Director: Burr Steers
Stars: Lily James, Douglas Booth, Sally Phillips
The image above encapsulates one of the (many) problems with Burr Steers’ totally unnecessary adaptation of the novelty book Pride And Prejudice And Zombies.
Firstly, the film’s chief plus point is also featured. The women here are just as capable as their male counterparts and frequently more so; training, arming and defending themselves against the zombie hoards that shuffle stupidly across Austen’s Hertfordshire. They are articulate in conversation and debate. They are for the most part architects of their own destiny (as much as society permits in such times). They are the heroes of the film. Great. Steers clearly took a leaf from George Miller’s book when he took his seat to watch Mad Max: Fury Road.
The problem is he has skewered that sensibility through a far more retrograde one, fetishising his subjects at nearly every given opportunity. The camera lingers lustily on heaving bosoms or raised dresses, or goes full-Baywatch, deploying slow-motion as Steers covets his whirling beauties brandishing their weapons, tits bouncing around gloriously.
This is far from the only example of mixed intent in a movie which is fundamentally based on an idea that’s better in mind than it is on paper, let alone a big screen. Some years back I actually read Seth Graham-Smith’s bastardisation of Austen’s Pride and Prejudice. It’s a funny idea and the book has a funny cover, so okay. One thing that immediately became clear was how lazy it was. Graham-Smith had merely implanted random sentences, switched out the odd word, occasionally been as generous as to throw in a couple of wholly new paragraphs. His reticence to really engage with the text seemed to boil down to his inferiority as a writer. Man, you knew when he’d taken over.
Steers’ film falls into exactly the same sink hole. When Austen’s voice is given enough room to assert itself, things generally pick up. The original text is absorbing and snatches of it are played here quite well. Yet the zombie gimmick is just that; a one-joke punchline that becomes very tiresome, very quickly. The Bennet sisters contend with the expectations of their times… and then zombies happen. The Bennet sisters contend with the expectations of their times… and then zombies happen.
And zombies talk now. And play cards. And hold meetings. And arrange traps. They’re basically zombies in name only, apparently best detected with a vial of flies (not, say, having a sniff because dead things tend to smell fuck-awful). In fact, as things progress, it becomes clear that they represent the working classes becoming awkwardly untidy and conspicuous in the eyes of their ‘betters’. The rise of a zombie aristocracy even foretells the genesis of the middle class. I was reminded of the Big Train sketch that riffed on Hitchcock’s The Birds (if you’ve seen it you’ll know the one). Taken in this more political context, what happens throughout the film is downright troubling.
Fortunately it’s very difficult to take Pride And Prejudice And Zombies so seriously.
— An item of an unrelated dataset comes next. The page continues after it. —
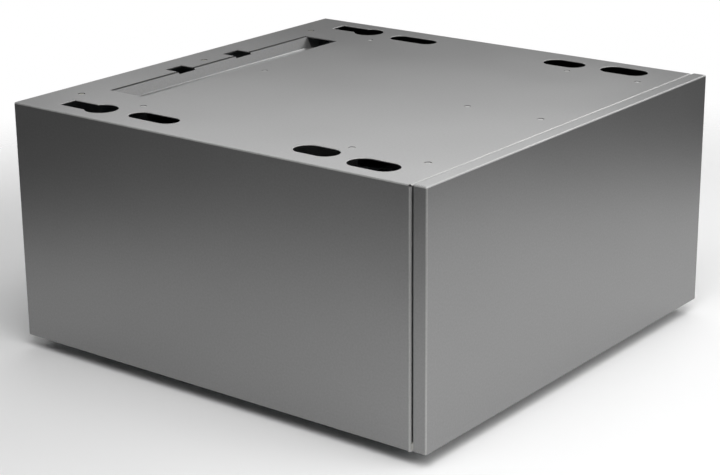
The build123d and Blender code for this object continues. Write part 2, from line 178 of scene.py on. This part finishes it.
galvanised = {
    "light": "#a3a7a9",
    "dark": "#94999c",
    "spangle": 9.0,         # mm across a zinc crystal
    "warp": 6.0,            # mm between the wobbles of the crystals' edges
    "warpShare": 0.004,
    "gloss": (0.30, 0.48),  # roughness from the shiniest crystal to the dullest
    "roughness": 0.38,
}


def makeGalvanised():
    # Hot-dip galvanised sheet: soft grey spangle, each crystal a little lighter or darker
    material, shader = startMaterial("galvanisedSheet", 0.9, galvanised["roughness"])
    place = addNode(material, "ShaderNodeTexCoord")
    warp = noiseOn(material, place, "Object", galvanised["warp"], 2.0)
    mix = addNode(
        material,
        "ShaderNodeMixRGB",
        {"Fac": galvanised["warpShare"]},
        {"Color1": (place, "Object"), "Color2": (warp, "Color")},
    )
    crystalScale = 1 / (galvanised["spangle"] * mm)
    cells = addNode(material, "ShaderNodeTexVoronoi", {"Scale": crystalScale}, {"Vector": (mix, "Color")})
    grey = addNode(material, "ShaderNodeSeparateColor", links={"Color": (cells, "Color")})
    colour = colourRamp(material, grey, "Red", [(0.0, galvanised["dark"]), (1.0, galvanised["light"])])
    linkTo(material, colour, "Color", shader, "Base Color")
    gloss = glossOn(material, grey, "Green", *galvanised["gloss"])
    linkTo(material, gloss, "Result", shader, "Roughness")
    return material


brightZinc = {
    "light": "#c3c6ca",
    "dark": "#b2b6bb",
    "streak": 0.7,          # mm between the rolling lines
    "stretch": 0.02,        # along the slide the lines are fifty times longer
    "gloss": (0.20, 0.34),
    "roughness": 0.24,
}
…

When zombies are around, competent filmmaking falters as though the one most afraid of these pathetic creatures is Steers himself. Action often takes place in indecipherable gloom, is choppily, incoherently edited or a combination of the above. These scenes are kept as mercifully brief as possible. Good news for people who don’t like bad filmmaking, but bad news for anyone turning up who wanted, y’know, a zombie movie.
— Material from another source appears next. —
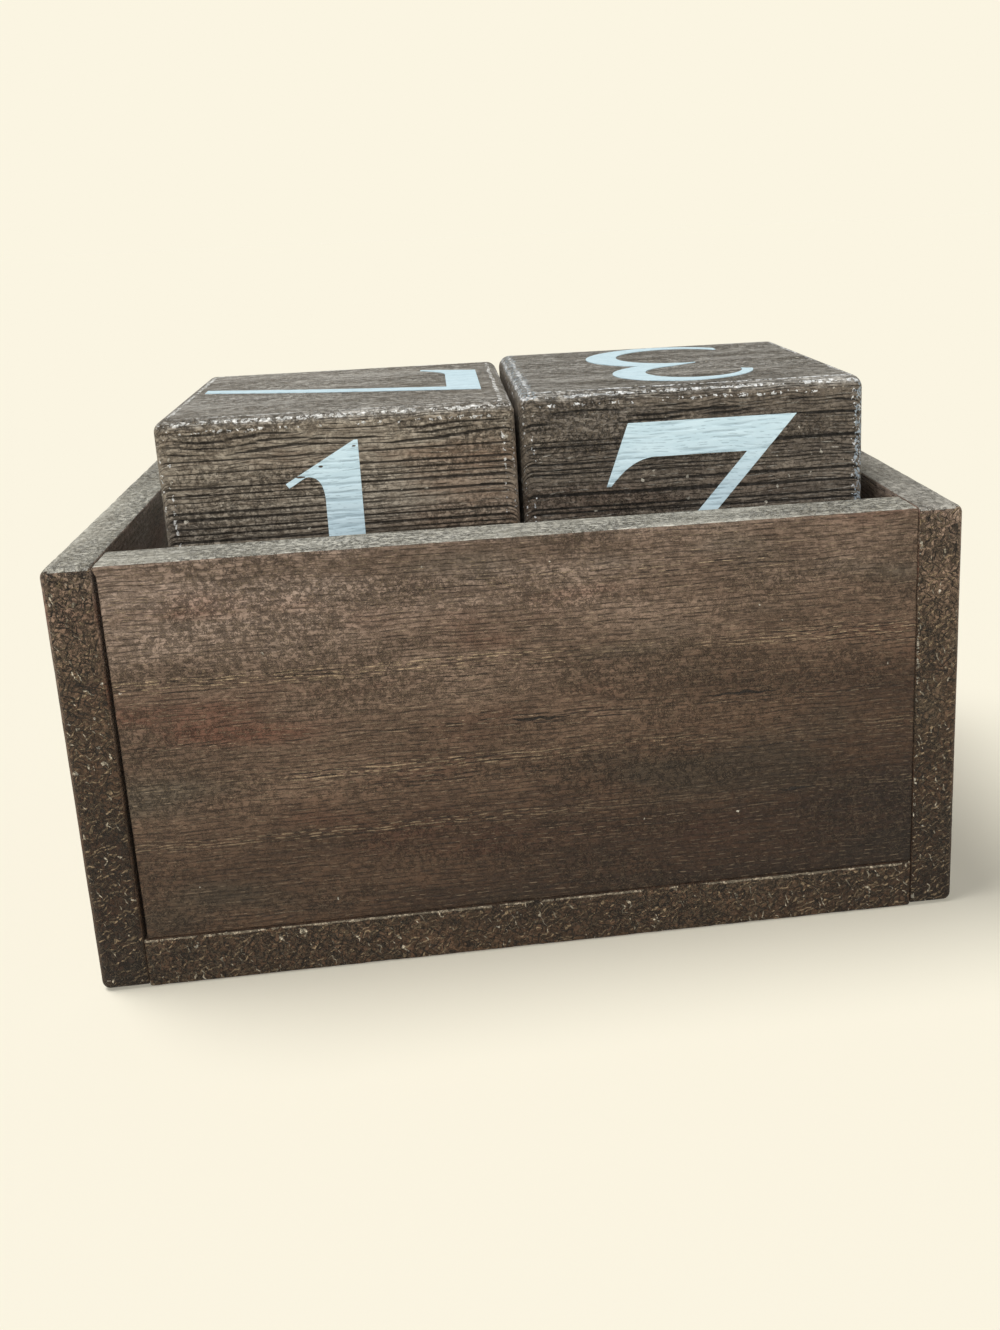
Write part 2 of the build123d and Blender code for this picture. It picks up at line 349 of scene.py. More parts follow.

With the working classes/zombies thoroughly marginalised, that leaves the eclectic cast with a lot of film to carry. There’s a mixed report there as well. The women outshine the men at pretty much every turn. Lily James comes out of this with the most dignity, giving Elizabeth Bennet the grit and verve and gumption she requires. She’s actually really quite good, arguably far better than the film deserves and makes a strong case for future leading roles. Elsewhere former Smack The Pony and Green Wing alumni Sally Phillips is pleasing to see again in a more matronly role, while Lena Headey puts the requisite amount of spirit into her turn as panto-villain Lady Catherine de Bourgh.
The men are fairly feeble. Douglas Booth, here playing Mr Bingley, continues an unbroken trend of seeming to have been cast for his square face and having more lips than a Rolling Stones sticker. Boardwalk Empire‘s Jack Huston is better, but almost as wasted as Charles Dance. Sam Riley is so stiff and diffident as Mr Darcy that it’s impossible to tell if he gives a shit about anything and he has zero chemistry with Lily James, pouring cold water on the embers of their romance. And then there’s Matt Smith, the personification of the phrase less-is-more. His bumbling, foppish, useless Parson Collins initially appears as a welcome dose of animation to proceedings. But Steers relies on him too much, and he quickly becomes irksome.
So it’s a mess, all in all. But novelty items rarely find endurance, save for the bittersweet pang of nostalgia that they inherent years even decades down the line. Unfortunately for Pride And Prejudice And Zombies the possibility of anyone wanting to return to it is a rank outsider.